What to ignore: “One-click setup” promises. Real-world orgs are messy. Take it slow.


Step 7: Maintain and Monitor Your Integration

Integrating is only half the battle—keeping things running is the other half.

  • Watch for API spikes: Heavy syncing can hit Salesforce API limits, especially at end-of-quarter.
  • Audit data quality regularly: Spot-check records for weirdness (mismatched data, overwritten fields, missing values).
  • Adjust mappings as your org changes: New fields, new processes—update your data mapping when things shift.
  • Stay on top of Leadspace and Salesforce updates: Managed packages and APIs change. Don’t let an upgrade break your sync.

Pro Tip: Set up alerts for sync failures so you’re not caught off guard.

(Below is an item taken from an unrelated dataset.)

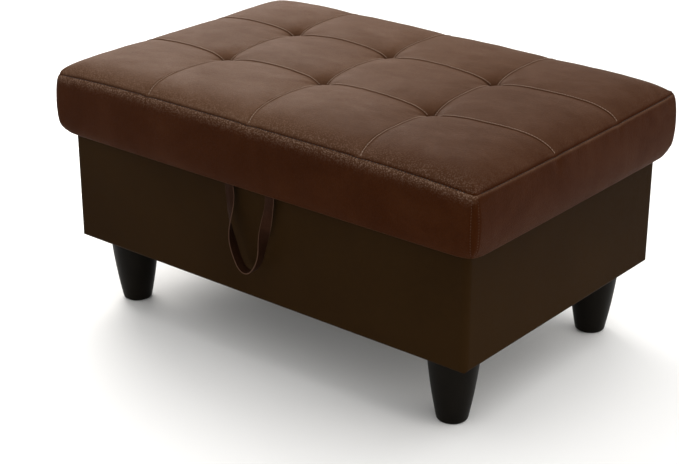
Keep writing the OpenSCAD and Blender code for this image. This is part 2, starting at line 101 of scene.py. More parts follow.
def new_mesh(name, verts, faces, smooth=True):
    me = bpy.data.meshes.new(name)
    me.from_pydata([tuple(map(float, v)) for v in verts], [], faces)
    me.validate()
    me.update()
    if smooth:
        me.polygons.foreach_set("use_smooth", [True] * len(me.polygons))
    ob = bpy.data.objects.new(name, me)
    scene.collection.objects.link(ob)
    return ob


def fix_normals(ob):
    bm = bmesh.new()
    bm.from_mesh(ob.data)
    bmesh.ops.recalc_face_normals(bm, faces=bm.faces)
    bm.to_mesh(ob.data)
    bm.free()
    ob.data.polygons.foreach_set("use_smooth", [True] * len(ob.data.polygons))


def give(ob, mat):
    ob.data.materials.clear()
    ob.data.materials.append(mat)


# ------------------------------------------------------------------ materials
class Mat:
    """A small node-graph builder on the Principled shader."""

    def __init__(self, name):
        self.m = bpy.data.materials.new(name)
        self.m.use_nodes = True
        self.nt = self.m.node_tree
        self.n = self.nt.nodes
        self.bsdf = self.n["Principled BSDF"]
        self.co = self.n.new("ShaderNodeTexCoord").outputs["Object"]

    def set(self, **kw):
        for k, v in kw.items():
            self.bsdf.inputs[k.replace("_", " ")].default_value = v
        return self

    def link(self, a, b):
        self.nt.links.new(a, b)

    def mapping(self, scale=(1, 1, 1), rot=(0, 0, 0)):
        mp = self.n.new("ShaderNodeMapping")
        mp.inputs["Scale"].default_value = scale
        mp.inputs["Rotation"].default_value = rot
        self.link(self.co, mp.inputs["Vector"])
        return mp.outputs["Vector"]

    def noise(self, scale, detail=3, rough=0.5, distort=0.0, vec=None):
        t = self.n.new("ShaderNodeTexNoise")
        t.inputs["Scale"].default_value = scale
        t.inputs["Detail"].default_value = detail
        t.inputs["Roughness"].default_value = rough
        t.inputs["Distortion"].default_value = distort
        self.link(vec or self.co, t.inputs["Vector"])
        return t.outputs["Fac"]

    def voronoi(self, scale, feature="F1", vec=None, randomness=1.0):
        t = self.n.new("ShaderNodeTexVoronoi")
        t.feature = feature
        t.inputs["Scale"].default_value = scale
        t.inputs["Randomness"].default_value = randomness
        self.link(vec or self.co, t.inputs["Vector"])
        return t.outputs["Distance"]

    def ramp(self, fac, stops):
        r = self.n.new("ShaderNodeValToRGB")
        cr = r.color_ramp
        while len(cr.elements) > 1:
            cr.elements.remove(cr.elements[-1])
        cr.elements[0].position = stops[0][0]
        cr.elements[0].color = (*stops[0][1], 1)
        for p, c in stops[1:]:
            el = cr.elements.new(p)
            el.color = (*c, 1)
        self.link(fac, r.inputs["Fac"])
        return r.outputs["Color"]

    def to_range(self, fac, a, b, lo=0.0, hi=1.0):
        r = self.n.new("ShaderNodeMapRange")
        r.inputs["From Min"].default_value = a
        r.inputs["From Max"].default_value = b
        r.inputs["To Min"].default_value = lo
        r.inputs["To Max"].default_value = hi
        self.link(fac, r.inputs["Value"])
        return r.outputs["Result"]

    def mix(self, fac, a, b, blend="MIX"):
        x = self.n.new("ShaderNodeMix")
        x.data_type = "RGBA"
        x.blend_type = blend
        if isinstance(fac, (int, float)):
            x.inputs[0].default_value = fac
        else:
            self.link(fac, x.inputs[0])
        for sock, v in ((x.inputs[6], a), (x.inputs[7], b)):
            if isinstance(v, tuple):
                sock.default_value = (*v, 1)
            else:
                self.link(v, sock)
        return x.outputs[2]

    def math(self, op, a, b):
        x = self.n.new("ShaderNodeMath")
        x.operation = op
        for i, v in enumerate((a, b)):
            if isinstance(v, (int, float)):
                x.inputs[i].default_value = v
            else:
                self.link(v, x.inputs[i])
        return x.outputs[0]

    def bump(self, height, dist, strength=1.0, normal=None):
        b = self.n.new("ShaderNodeBump")
        b.inputs["Distance"].default_value = dist
        b.inputs["Strength"].default_value = strength
        self.link(height, b.inputs["Height"])
        if normal is not None:
            self.link(normal, b.inputs["Normal"])
        return b.outputs["Normal"]

    def out(self, color=None, rough=None, normal=None):
        if color is not None:
            self.link(color, self.bsdf.inputs["Base Color"])
        if rough is not None:
            self.link(rough, self.bsdf.inputs["Roughness"])
        if normal is not None:
            self.link(normal, self.bsdf.inputs["Normal"])
        return self.m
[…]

Gotchas, Limitations, and What to Skip

Let’s be real—no integration is perfect. Here’s what to watch for:

  • API limits are real: Both Salesforce and Leadspace can throttle you. Plan accordingly, especially in big orgs.
  • Field mismatches: If Leadspace adds a field you haven’t mapped, it won’t sync—easy to overlook.
  • Permissions pain: If users don’t have the right access in Salesforce, data won’t update. Check profiles and permission sets.
  • Duplicate records: Syncing can sometimes create or fail to merge duplicate leads/accounts. Deal with your dedupe strategy first.
  • Ignore “set and forget” advice: Data changes, orgs change. Expect to revisit your integration every few months.

Wrapping Up

Getting Salesforce and Leadspace in sync isn’t rocket science, but it does take patience and a methodical approach. Keep your mapping simple, start small, and test before you trust it. Don’t get seduced by “fully automated” promises—real-world data is always messier than the sales pitch.

Start with what matters, skip what you don’t need, and keep iterating. Your future self (and your sales team) will thank you.